2025-09-16 14:15:43 -07:00 · 2025-09-16 14:15:43 -07:00 · b319776c99
commit b319776c99
parent 90c3c6e19b
1 changed files with 258 additions and 0 deletions
--- a/voicebot/bots/minimal.py
+++ b/voicebot/bots/minimal.py
@ -0,0 +1,258 @@
 """
 Minimal Bot - Reference Example
 A minimal bot that consumes and generates audio/video with configurable visualizations and audio creation.
 """
 import numpy as np
 import cv2
 import fractions
 import time
 from av.audio.frame import AudioFrame
 from av import VideoFrame
 from aiortc import MediaStreamTrack
 from typing import Dict, Any, Optional, Tuple
 from shared.logger import logger
 class MediaClock:
    """Shared clock for media synchronization."""
    def __init__(self):
        self.t0 = time.perf_counter()
    def now(self) -> float:
        return time.perf_counter() - self.t0
 class ConfigurableVideoTrack(MediaStreamTrack):
    """Configurable video track with different visualization modes"""
    kind = "video"
    def __init__(self, clock: MediaClock, config: Dict[str, Any]):
        """Initialize the configurable video track.
        Args:
            clock: Media clock for synchronization
            config: Configuration dictionary for video settings
        """
        super().__init__()
        self.clock = clock
        self.config = config
        self.width = config.get('width', 320)

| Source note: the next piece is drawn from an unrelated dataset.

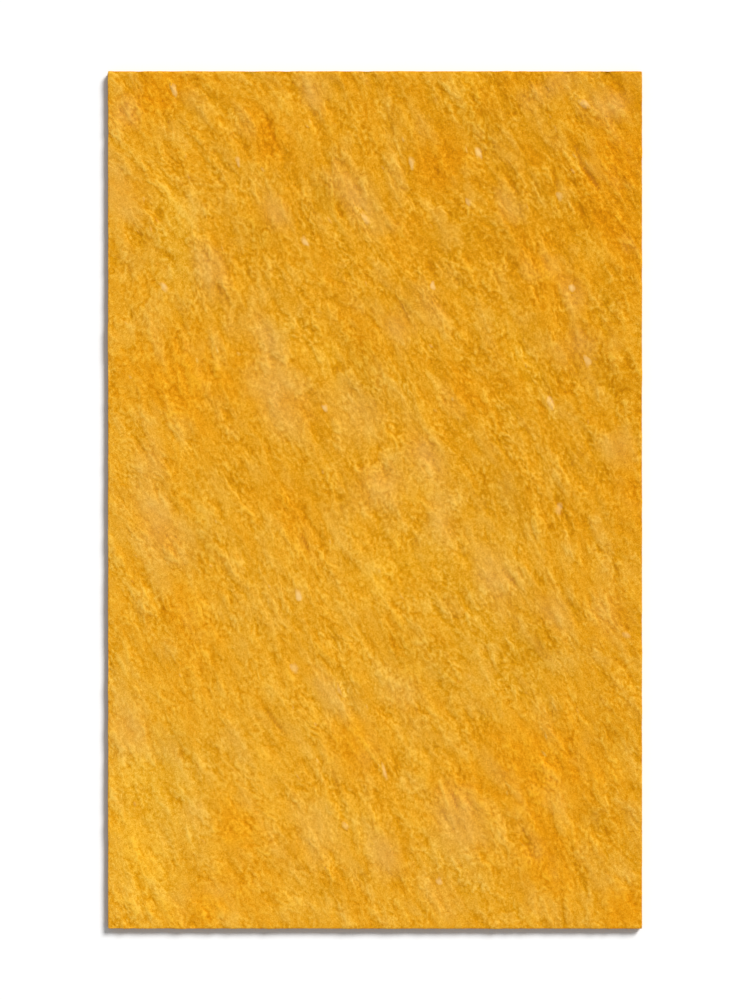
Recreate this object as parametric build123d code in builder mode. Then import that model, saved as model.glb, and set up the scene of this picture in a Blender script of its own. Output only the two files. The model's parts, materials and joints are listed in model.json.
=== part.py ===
"""An acoustic panel: one flat rectangular sheet of thick needle-punched polyester felt, dyed through.

The sheet is stock cut to size with a straight blade, so its outline is a plain rectangle, its four edges are
square to its faces, and its arrises and corners are only as round as the springy fibre leaves them. It lies on
its back face, with its long side along Y.
"""

from build123d import *

import os

# Driving dimensions, in millimetres.
panel_width = 760.0
panel_length = 1220.0
panel_thickness = 12.0

# The felt springs back a little behind the blade, and its loose fibre ends round off what was cut.
corner_radius = 1.2
arris_radius = 0.8

# The back face stands on Z = 0, and the origin is at its centre.
back_face_plane = Plane.XY


with BuildPart() as felt_panel:
    # The cut outline, pushed up to the thickness of the sheet.
    with BuildSketch(back_face_plane) as cut_outline:
        Rectangle(panel_width, panel_length)
        fillet(cut_outline.vertices(), radius=corner_radius)
    extrude(amount=panel_thickness)

    # The arrises round both faces: the lowest and the highest edges of the sheet.
    edges_by_height = felt_panel.edges().group_by(Axis.Z)
    fillet(edges_by_height[0] + edges_by_height[-1], radius=arris_radius)

felt_panel.part.label = "felt_panel"

os.makedirs("parts", exist_ok=True)
export_step(felt_panel.part, "parts/felt_panel.step")

size = felt_panel.part.bounding_box().size
print(f"felt_panel {size.X:.1f} x {size.Y:.1f} x {size.Z:.1f} mm, {felt_panel.part.volume / 1e6:.3f} litres")
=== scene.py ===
import json
import math
import random

import bmesh
import bpy
import numpy as np
from mathutils import Euler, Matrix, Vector, noise
from mathutils.bvhtree import BVHTree

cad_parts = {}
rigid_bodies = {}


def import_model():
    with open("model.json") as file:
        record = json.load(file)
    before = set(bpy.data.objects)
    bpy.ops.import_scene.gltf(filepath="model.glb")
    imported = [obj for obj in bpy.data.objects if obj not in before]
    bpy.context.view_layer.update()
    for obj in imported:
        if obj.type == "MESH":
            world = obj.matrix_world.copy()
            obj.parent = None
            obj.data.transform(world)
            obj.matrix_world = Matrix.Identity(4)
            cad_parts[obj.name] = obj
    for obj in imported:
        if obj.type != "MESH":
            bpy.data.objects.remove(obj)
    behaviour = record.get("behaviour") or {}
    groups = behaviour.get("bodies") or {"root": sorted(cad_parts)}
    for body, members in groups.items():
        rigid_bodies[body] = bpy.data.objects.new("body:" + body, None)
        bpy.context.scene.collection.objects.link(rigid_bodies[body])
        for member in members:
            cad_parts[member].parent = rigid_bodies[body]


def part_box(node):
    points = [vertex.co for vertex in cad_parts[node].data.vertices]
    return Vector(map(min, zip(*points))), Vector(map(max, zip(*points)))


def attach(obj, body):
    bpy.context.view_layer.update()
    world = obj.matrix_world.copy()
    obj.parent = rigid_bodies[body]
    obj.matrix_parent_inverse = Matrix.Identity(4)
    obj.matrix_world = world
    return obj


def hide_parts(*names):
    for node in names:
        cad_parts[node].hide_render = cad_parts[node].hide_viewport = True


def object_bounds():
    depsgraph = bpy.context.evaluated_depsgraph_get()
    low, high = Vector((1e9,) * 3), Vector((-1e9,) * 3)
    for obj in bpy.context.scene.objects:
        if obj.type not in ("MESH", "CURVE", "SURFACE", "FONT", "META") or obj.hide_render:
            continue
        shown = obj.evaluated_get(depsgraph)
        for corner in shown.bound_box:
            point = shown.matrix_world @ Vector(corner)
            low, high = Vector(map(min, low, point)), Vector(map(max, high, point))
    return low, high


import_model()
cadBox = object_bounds()
mm = 0.001

# the fibre leans down to the right over the whole sheet, as it left the needle loom
napAngle = math.radians(-62)

# where a normal's Z is over this, it is on the front face, and below its negative on the back
faceOn = 0.6


def node(tree, kind, inputs=None, **settings):
    made = tree.nodes.new(kind)
    for name, value in settings.items():
        setattr(made, name, value)
    for key, value in (inputs or {}).items():
        if isinstance(value, bpy.types.NodeSocket):
            tree.links.new(value, made.inputs[key])
        else:
            made.inputs[key].default_value = value
    return made


def maths(tree, operation, first, second=0.0, third=0.0):
    inputs = {0: first, 1: second, 2: third}
    return node(tree, "ShaderNodeMath", inputs, operation=operation).outputs[0]


def vectors(tree, operation, first, second=(0, 0, 0), third=(0, 0, 0)):
    inputs = {0: first, 1: second, 2: third}
    return node(tree, "ShaderNodeVectorMath", inputs, operation=operation).outputs[0]


def axes(tree, vector):
    return node(tree, "ShaderNodeSeparateXYZ", {0: vector}).outputs


def spread(tree, value, low, high, newLow=0.0, newHigh=1.0, smooth=False):
    kind = "SMOOTHSTEP" if smooth else "LINEAR"
    inputs = {0: value, 1: low, 2: high, 3: newLow, 4: newHigh}
    return node(tree, "ShaderNodeMapRange", inputs, interpolation_type=kind).outputs[0]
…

        self.height = config.get('height', 240)
        self.fps = config.get('fps', 15)
        self.mode = config.get('visualization', 'ball')
        self.frame_count = 0
        self._start_time = time.time()
        # Mode-specific state
        if self.mode == 'ball':
            self.ball_x = self.width // 2
            self.ball_y = self.height // 2
            self.ball_dx = 2
            self.ball_dy = 2
            self.ball_radius = 20
    async def next_timestamp(self) -> Tuple[int, float]:
        pts = int(self.frame_count * (90000 / self.fps))
        time_base = 1 / 90000
        return pts, time_base
    async def recv(self) -> VideoFrame:
        pts, time_base = await self.next_timestamp()
        # Create frame based on mode
        if self.mode == 'ball':
            frame_array = self._generate_ball_frame()
        elif self.mode == 'waveform':
            frame_array = self._generate_waveform_frame()
        elif self.mode == 'static':
            frame_array = self._generate_static_frame()
        else:
            frame_array = self._generate_ball_frame()  # default
        frame = VideoFrame.from_ndarray(frame_array, format="bgr24")  # type: ignore
        frame.pts = pts
        frame.time_base = fractions.Fraction(time_base).limit_denominator(1000000)
        self.frame_count += 1
        return frame
    def _generate_ball_frame(self) -> Any:
        """Generate bouncing ball visualization"""
        frame = np.zeros((self.height, self.width, 3), dtype=np.uint8)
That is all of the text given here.